House of the Rams' Heads Floor Mosaic Roman, Antioch late 400s - early 500s C.E. marble & limestone tesserae 76.2 × 208.3 cm (30 × 82 in.), 463 lb. [Worcester Art Museum 1936.33]

"This is one of four extant parts of an elaborate wide border that presumably framed a large central panel now lost (see Kondoleon catalogue, p. 134). The design is made up of the repeated motif of two confronted rams' heads (actually the foreparts or protomes of the rams) set on a pair of open wings with gray ribbons fluttering below. The ram's heads are mainly in shades of yellow, ranging from dark to light, with some white and flesh-colored tesserae as well; their horns are of light and dark gray, indicating striations, and the horns of every second pair of rams are outlined in black; they wear red collars. Red-pink roses with gray stems punctuate the spaces between the confronted rams' heads and again between the pairs.

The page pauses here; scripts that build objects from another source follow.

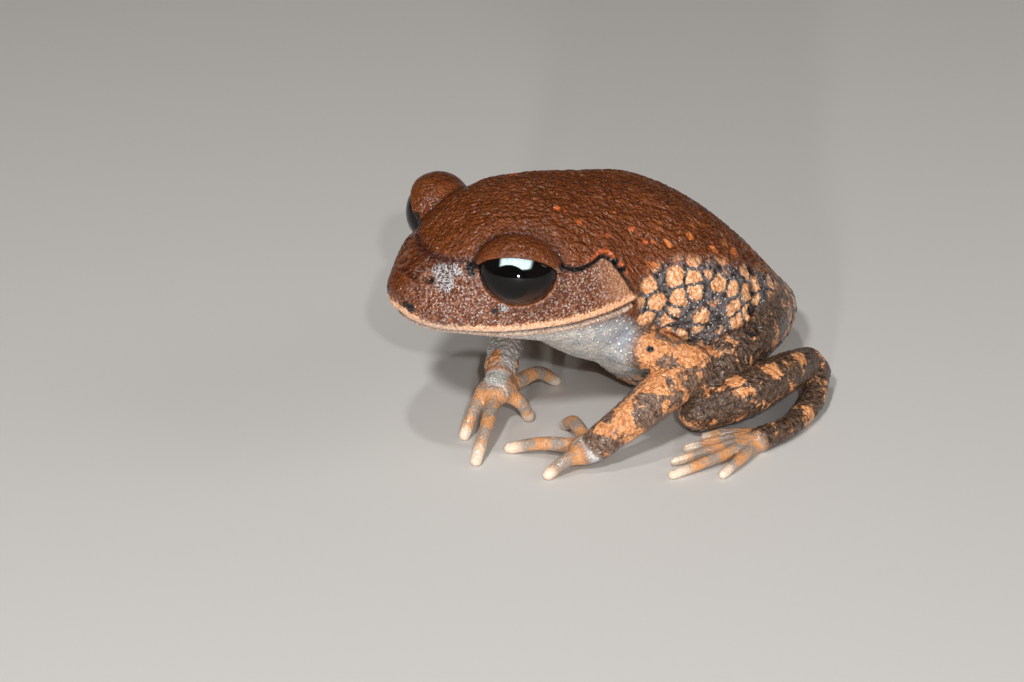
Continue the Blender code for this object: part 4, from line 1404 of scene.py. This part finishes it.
# Lamps: azimuth, height angle, distance and size in metres, and how bright each leaves white paper
LAMPS = (
    ("key", 42.0, 46.0, 0.45, 0.045, 0.44),
    ("top", 25.0, 76.0, 0.45, 0.03, 0.16),
    ("flash", 64.0, 32.0, 0.40, 0.012, 0.24),
    ("front", 54.0, 6.0, 0.45, 0.03, 0.52),
    ("fill", 145.0, 30.0, 0.45, 0.22, 0.14),
)
LAMP_AIM = (0.0, 0.0, 0.012)
SKY_COLOUR = (1.0, 0.86, 0.72, 1.0)
SKY_STRENGTH = 0.07


def build_floor():
    bpy.ops.mesh.primitive_plane_add(size=FLOOR_SIZE, location=(0.0, 0.0, 0.0))
    floor = bpy.context.object
    floor.name = "floor"
    paint = Paint("floor")
    paint.shader.inputs["Base Color"].default_value = FLOOR_COLOUR
    paint.shader.inputs["Roughness"].default_value = FLOOR_ROUGHNESS
    floor.data.materials.append(paint.material)


def build_lamp(name, azimuth, height, distance, size, level):
    """A round lamp that faces the toad."""
    way = Vector(direction(math.radians(azimuth), math.radians(height)))
    data = bpy.data.lights.new(name, "AREA")
    data.energy = level * (math.pi * distance) ** 2
    data.shape = "DISK"
    data.size = size
    lamp = bpy.data.objects.new(name, data)
    lamp.location = Vector(LAMP_AIM) + way * distance
    lamp.rotation_euler = way.to_track_quat("Z", "Y").to_euler()
    bpy.context.scene.collection.objects.link(lamp)


def build_light():
    for lamp in LAMPS:
        build_lamp(*lamp)
    world = bpy.data.worlds.new("world")
    world.use_nodes = True
    sky = world.node_tree.nodes["Background"]
    sky.inputs["Color"].default_value = SKY_COLOUR
    sky.inputs["Strength"].default_value = SKY_STRENGTH
    bpy.context.scene.world = world
    bpy.context.scene.view_settings.view_transform = "Standard"


def main():
    make_camera()
    skin = build_skin()
    skin.data.materials.append(skin_paint())
    flesh = [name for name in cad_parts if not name.startswith("eye")]
    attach(skin, "root")
    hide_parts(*flesh)
    for name, side in (("eye_l", 1), ("eye_r", -1)):
        eye = build_eye(name, side)
        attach(eye, "root")
        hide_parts(name)
    build_floor()
    build_light()


main()
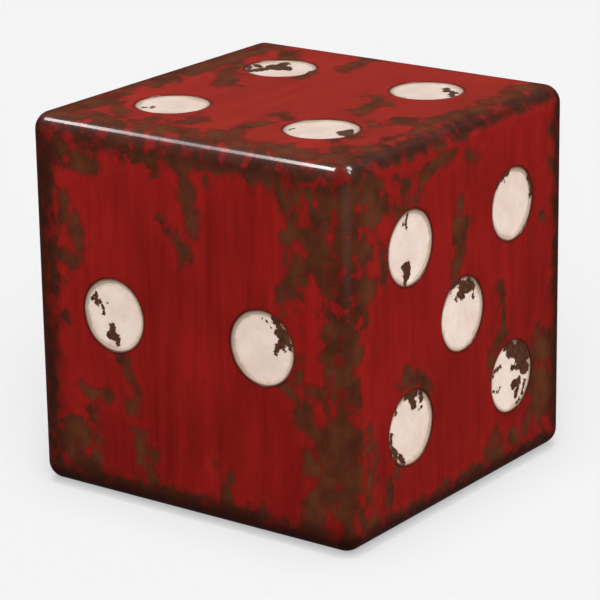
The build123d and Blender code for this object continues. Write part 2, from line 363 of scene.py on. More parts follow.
def invented_strokes(rng):
    """Wear for a face that isn't in the photograph: ragged patches from the edges, and a few runs."""
    strokes = []
    for _ in range(EDGE_PATCHES):
        near, along, length = rng.uniform(2, 13), rng.uniform(5, 95), rng.uniform(2, 12)
        side = rng.choice(4)
        line = [(near, along), (near + rng.uniform(-2, 3), min(along + length, 97))]
        turned = [
            line,
            [(100 - x, y) for x, y in line],
            [(y, x) for x, y in line],
            [(y, 100 - x) for x, y in line],
        ]
        strokes.append((rng.uniform(5, 13), *turned[side]))
    for _ in range(RUNS):
        x, y = rng.uniform(15, 85), rng.uniform(10, 80)
        end = (x + rng.uniform(-1, 1), y + rng.uniform(4, 10))
        strokes.append((rng.uniform(5, 9), (x, y), end))
    return strokes


def border_strokes(inset, left, right, top, bottom):
    """A stroke along each side of a face, this far in, with a half-width for each."""
    near, far = inset, 100 - inset
    return [
        (left, (near, near), (near, far)),
        (right, (far, near), (far, far)),
        (top, (near, near), (far, near)),
        (bottom, (near, far), (far, far)),
    ]


def over_edge(place):
    """Points and normals of a face's surface, from how far right and up they are over the round-over."""
    beyond = np.sign(place) * np.clip(np.abs(place) - FLAT, 0, None)
    normal = with_third(np.tan(beyond / EDGE_ROUND), 1)
    normal /= np.linalg.norm(normal, axis=-1, keepdims=True)
    return with_third(np.clip(place, -FLAT, FLAT), -EDGE_ROUND) + EDGE_ROUND * normal, normal


def on_surface(face, right, up):
    """The point of the cube's surface under a place on a face's plane, no further than the mitre."""
    plane = np.clip([right, up], -MITRE, MITRE)
    angle = np.arcsin(np.clip((np.abs(plane) - FLAT) / EDGE_ROUND, 0, 1))
    place = np.sign(plane) * (np.minimum(np.abs(plane), FLAT) + EDGE_ROUND * angle)
    return to_frame(face, over_edge(place)[0])


def lines_on_surface(strokes, peak):
    """Each stroke's half-width, greatest level and line in the part's frame, laid over the round-overs."""
    lines = []
    for face, listed in strokes.items():
        for half_width, *points in listed:
            line = [on_surface(face, (x / 100 - 0.5) * EDGE, (0.5 - y / 100) * EDGE) for x, y in points]
            lines.append((half_width * MM, peak, np.array(line)))
    return lines


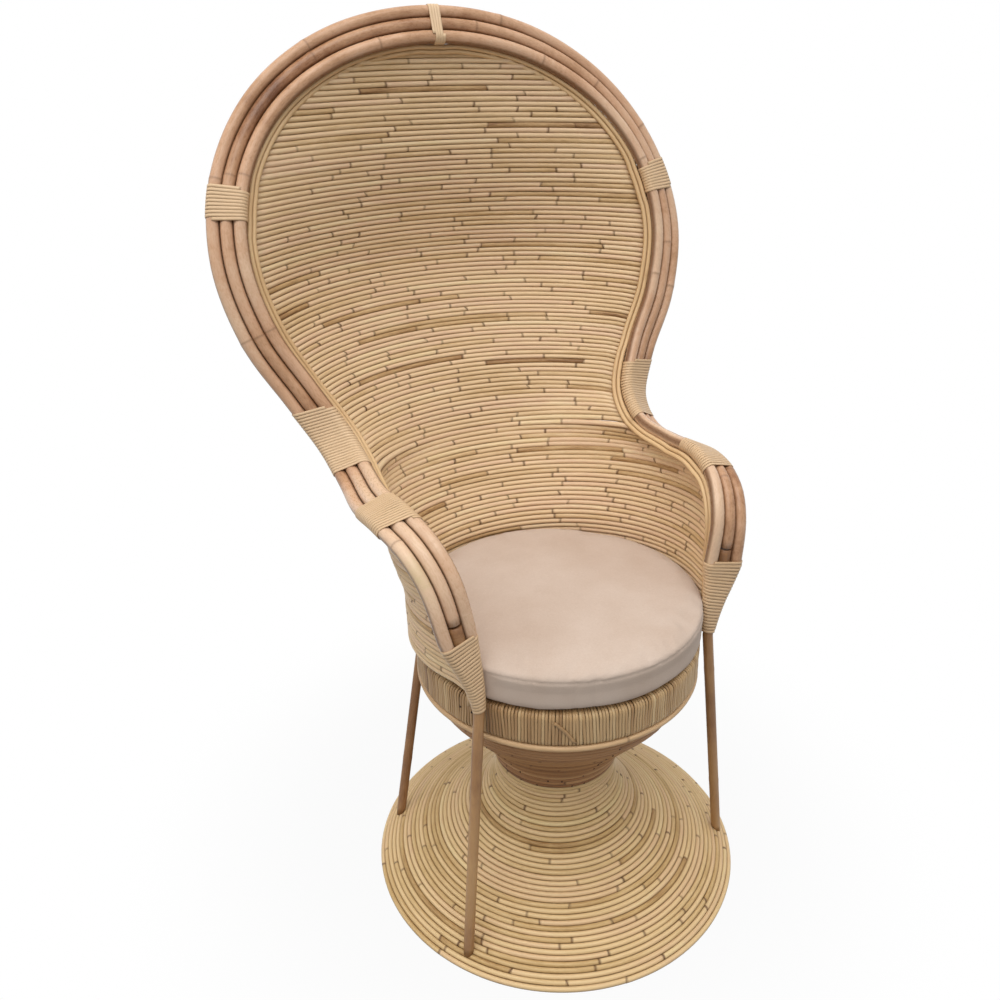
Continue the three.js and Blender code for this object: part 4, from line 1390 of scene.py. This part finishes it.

Several features of the design have led scholars to connect this mosaic and a related pavement found on the upper level of the House of the Phoenix, also from Daphne and today in the Louvre (see Kondoleon catalogue p. 134, fig. 2) to Sasanian art (*1). The motifs of wings with a fluttering ribbon and ram protomes above wings, distinctive to Persian art, are found on the textiles, rock carvings, seals and metalwork of the Sasanian period (*2). The juxtaposition of the borders featuring rams' protomes and the two stucco pieces decorated with rams in WAM's Antioch exhibition (cat. Nos.21 and 22) reflects the close correspondence between the Antioch mosaics and Sasanian art, but the path of transmission remains unclear. Although the individual components of the border are distinctly Sasanian, their specific use is not. In Sasanian art the protome motifs appear either singly, as in the case of the Worcester pattern block, or in pairs rising from a shared base, though almost always facing outward, stressing their more abstract and ornamental aspect (*3). Can the confronted Antiochene version of the motif be an illustration of the innate naturalistic tendencies of Hellenistic-Roman art? Since there is evidence for the borrowing of Greco-Roman artistic vocabulary, especially in Sasanian metalwork, we might assume that Antiochene workshops had a reciprocal interest in Sasanian motifs. The two Daphne borders demonstrate such an interest. Undoubtedly, motifs and designs were carried through the exchange of portable arts, most likely coins, textiles, and metalwork."